そして、大型高圧発生装置と超高温実験に適した密閉容器を組み合わせ、先行実験よりも現実的なマントル組成と考えられるカンラン岩組成の試料を金属鉄と共に溶融させることに成功。
カンラン岩は上部マントルの主要な岩石であり、その主要鉱物であるカンラン石の化学組成は(Mg, Fe)2SiO4で表される。マントル遷移層では、同じ化学組成をもつが結晶構造が異なるワズレアイトやリングウッダイトに変化し、下部マントルではブリッジマナイト(Mg, Fe)SiO3とフェロペリクレース(Mg, Fe)Oに変化する。
さらに、数十μmサイズの微小領域における酸化鉄の化学結合状態を分析することのできる大型放射光施設SPring-8のビームラインBL27SUにて、実験回収試料の2価鉄と3価鉄の量を決定することにも成功しています。
大型放射光施設SPring-8は、兵庫県の播磨科学公園都市にある世界最高性能の放射光を生み出す理化学研究所の施設で、利用者支援などは高輝度光科学研究センターが行っている。
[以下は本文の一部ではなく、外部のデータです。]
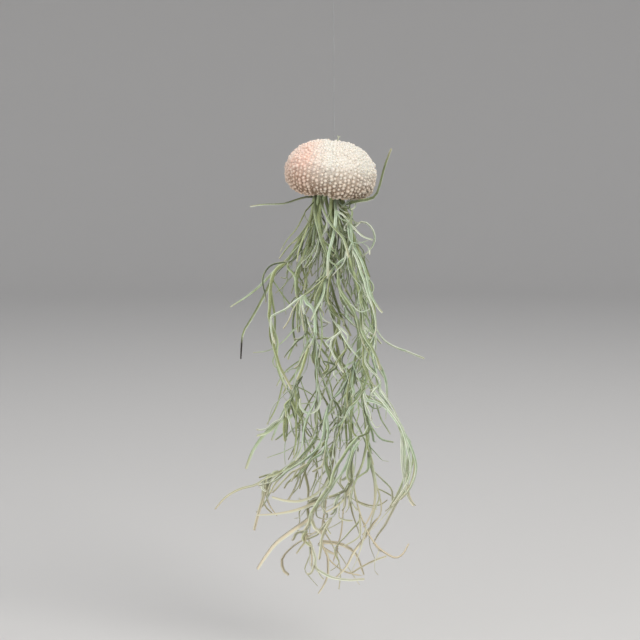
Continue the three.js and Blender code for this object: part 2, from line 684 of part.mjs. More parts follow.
function growLeaves(stems) {
  const rods = [];
  stems.forEach((stem) => addRods(rods, stem.name, stem));
  TRACED_LEAVES.forEach(([name, route]) => {
    const stem = stems.find((one) => one.name === name);
    const leaf = tracedLeaf(stem, route);
    stem.leaves.push(leaf);
    addRods(rods, name, leaf);
  });
  stems.forEach((stem, number) => {
    const random = seededRandom(number + 1);
    stemNodes(stem).forEach(({ root, along }, node) => {
      const sideTurn = number * STEM_TURN + node * NODE_TURN;
      for (let tries = 0; tries < LEAF_TRIES; tries += 1) {
        const leaf = drawnLeaf(root, along, sideTurn, random);
        if (staysInBunch(leaf) && isClear(leaf, stem.name, rods)) {
          stem.leaves.push(leaf);
          addRods(rods, stem.name, leaf);
          break;
        }
      }
    });
  });
}

function leafyStem(stem) {
  const stalk = toSolid(taperedRod(stem.points, stem.radii, STEM_SIDES, LEAF_POINT));
  const leaves = stem.leaves.map((leaf) => {
    return toSolid(taperedRod(leaf.points, leaf.radii, LEAF_SIDES, LEAF_POINT));
  });
  return toGeometry(leaves.reduce((whole, leaf) => whole.add(leaf), stalk));
}

// ---- Assembly ----

const shellGroup = new THREE.Group();
shellGroup.position.copy(SHELL_CENTRE);
shellGroup.rotation.y = SHELL_TILT;
shellGroup.add(namedMesh('urchin_shell', urchinShell(), 0xe6cdb6, 0.75));
shellGroup.add(namedMesh('line_tie', lineTie(), 0xcfc8ae, 0.45));

const lineGroup = new THREE.Group();
lineGroup.add(namedMesh('hanging_line', hangingLine(), 0xdfe4e6, 0.15));
lineGroup.add(namedMesh('loop_knot', loopKnot(), 0xdfe4e6, 0.2));

const mossGroup = new THREE.Group();
mossGroup.position.copy(MOSS_ORIGIN);
const stems = Object.entries(STEM_ROUTES).map(([name, route]) => makeStem(name, route));
partStems(stems);
growLeaves(stems);
stems.forEach((stem) => {
  mossGroup.add(namedMesh(stem.name, leafyStem(stem), 0x8f9f78, 0.8));
});

const airPlant = new THREE.Group();
airPlant.name = 'hanging_air_plant';
airPlant.add(shellGroup, lineGroup, mossGroup);

export default airPlant;
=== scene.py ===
# A hanging air plant shaped like a jellyfish: a dried sea-urchin shell hangs, dome up, on a
# thin clear line, and a bunch of thick-leaved Spanish moss that is tied inside it trails out
# of its mouth. Metres, +Z up, +X to the right of a viewer who looks along +Y. The origin is
# the inside top of the hanging loop.

import math

import bmesh
import bpy
import numpy as np
from mathutils import Matrix, Vector


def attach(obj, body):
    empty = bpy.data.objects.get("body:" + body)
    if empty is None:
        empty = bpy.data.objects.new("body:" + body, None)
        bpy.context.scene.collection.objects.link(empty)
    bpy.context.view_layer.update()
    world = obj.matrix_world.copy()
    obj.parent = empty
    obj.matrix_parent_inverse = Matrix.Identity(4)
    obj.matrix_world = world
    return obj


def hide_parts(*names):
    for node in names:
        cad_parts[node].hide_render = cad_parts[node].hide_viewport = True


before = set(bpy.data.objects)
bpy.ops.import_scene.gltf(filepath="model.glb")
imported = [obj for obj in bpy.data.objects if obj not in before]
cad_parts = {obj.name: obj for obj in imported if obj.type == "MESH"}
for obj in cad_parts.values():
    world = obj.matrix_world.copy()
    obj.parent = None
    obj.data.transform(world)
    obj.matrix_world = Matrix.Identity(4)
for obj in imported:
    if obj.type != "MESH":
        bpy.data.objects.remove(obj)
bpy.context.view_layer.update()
bpy.ops.object.select_all(action='DESELECT')

# ---- Camera ----
# It stands a little over a metre in front of the plant, level with the shell, and looks
# slightly down at the whole bunch.

CAMERA_PLACE = (-0.0084, -1.133, -0.084)
CAMERA_PITCH = math.radians(6.1)
CAMERA_LENS = 106.26

bpy.ops.object.camera_add(
    location=CAMERA_PLACE,
    rotation=(math.pi / 2 - CAMERA_PITCH, 0, 0),
)
camera = bpy.context.object
camera.data.lens = CAMERA_LENS
camera.data.sensor_width = 36
bpy.context.scene.camera = camera
bpy.context.scene.view_settings.view_transform = 'Standard'

# ---- Hanging line and its loop ----
# One length of clear nylon monofilament. It rises from the tie inside the shell, passes
# through the top hole, turns over at the loop that goes on a hook, and ends below the knot.

MM = 0.001
SHELL_CENTRE = Vector((-2.1, 0, -116.6)) * MM
SHELL_TILT = math.radians(7)
TIE_CROWN = 17.2
LINE_DIAMETER = 0.4
LOOP_HEIGHT = 9.6
LOOP_WIDTH = 6.4
KNOT_HEIGHT = 3
LINE_PAIR_SPACING = 0.72
TOUCHING_GAP = 0.3
LINE_TINT = (0.93, 0.95, 0.95, 1)
NYLON_REFRACTION = 1.42


def smooth_line(route, spans, centripetal=False):
    """Points of a Catmull-Rom line through a route's points, in even shares of each span."""
    route = np.array(route, float)
    ends = [2 * route[0] - route[1], *route, 2 * route[-1] - route[-2]]
    points = []
    for i in range(len(route) - 1):
        p0, p1, p2, p3 = ends[i:i + 4]
        start, stop = (p2 - p0) / 2, (p3 - p1) / 2
        if centripetal:
            pairs = ((p0, p1), (p1, p2), (p2, p3))
            d0, d1, d2 = (math.sqrt(np.linalg.norm(b - a)) for a, b in pairs)
            start = ((p1 - p0) / d0 - (p2 - p0) / (d0 + d1) + (p2 - p1) / d1) * d1
            stop = ((p2 - p1) / d1 - (p3 - p1) / (d1 + d2) + (p3 - p2) / d2) * d1
        for t in np.arange(spans) / spans:
            bend = (3 * (p2 - p1) - 2 * start - stop) + (2 * (p1 - p2) + start + stop) * t
            points.append(p1 + start * t + bend * t * t)
    points.append(route[-1])
    return np.array(points)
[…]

SPring-8の名前はSuper Photon ring-8GeVに由来。放射光とは、電子を光とほぼ等しい速度まで加速し、電磁石によって進行方向を曲げたときに発生する、細く強力な電磁波のこと。
実験結果が示していたのは、下部マントル条件下では、これまでの予想以上に3価鉄が2価鉄の電荷不均反応により生成されること。
これにより、深いマグマオーシャンが形成されると、現在の地球よりも酸化的な表層環境が形成されることが明らかになります。
鉄の不均化反応では、2価鉄が電子状態の異なる2種類の鉄(Fe3+と金属鉄Fe0)に分かれる。
金属鉄共存化におけるマグマ中の酸化鉄に占める3価鉄の割合の変化。下部マントル圧力条件(23万気圧以上)では、2価鉄の電化不均化反応の効率が非常に高くなる。(Credit: 愛媛大学リリース)
金属鉄共存化におけるマグマ中の酸化鉄に占める3価鉄の割合の変化。下部マントル圧力条件(23万気圧以上)では、2価鉄の電化不均化反応の効率が非常に高くなる。(Credit: 愛媛大学リリース)
今回の研究結果は、地質記録から示唆されている冥王代(地球誕生から40億年前までの約5億年間)の記録と一致していて、地球表層が全球的に非常に酸化的であったことを示しました。

また、当時の地球大気が二酸化炭素や二酸化硫黄から構成されていた可能性が高いことも示唆されました。

こうした大気では、生命が利用可能なアミノ酸などの有機分子の生成率はとても低く、原始生命にとっては非常に過酷な環境であったと想像されます。

一方で、現在の上部マントルの3価鉄の量は、今回の研究で予想される冥王代の上部マントルの値よりも一桁低いものでした。

このことについては、その後に降着したであろう金属鉄に富む小天体によって、上部マントルの酸化状態が還元されたとする新しい仮説につながっています。

今後、地質学的な検証により、地球の上部マントルの酸化状態や大気組成の変遷に関する理解が進むことが期待されています。
還元反応では酸化鉄が還元剤(例えば金属鉄など)から電子を受け取り酸素量が減少する。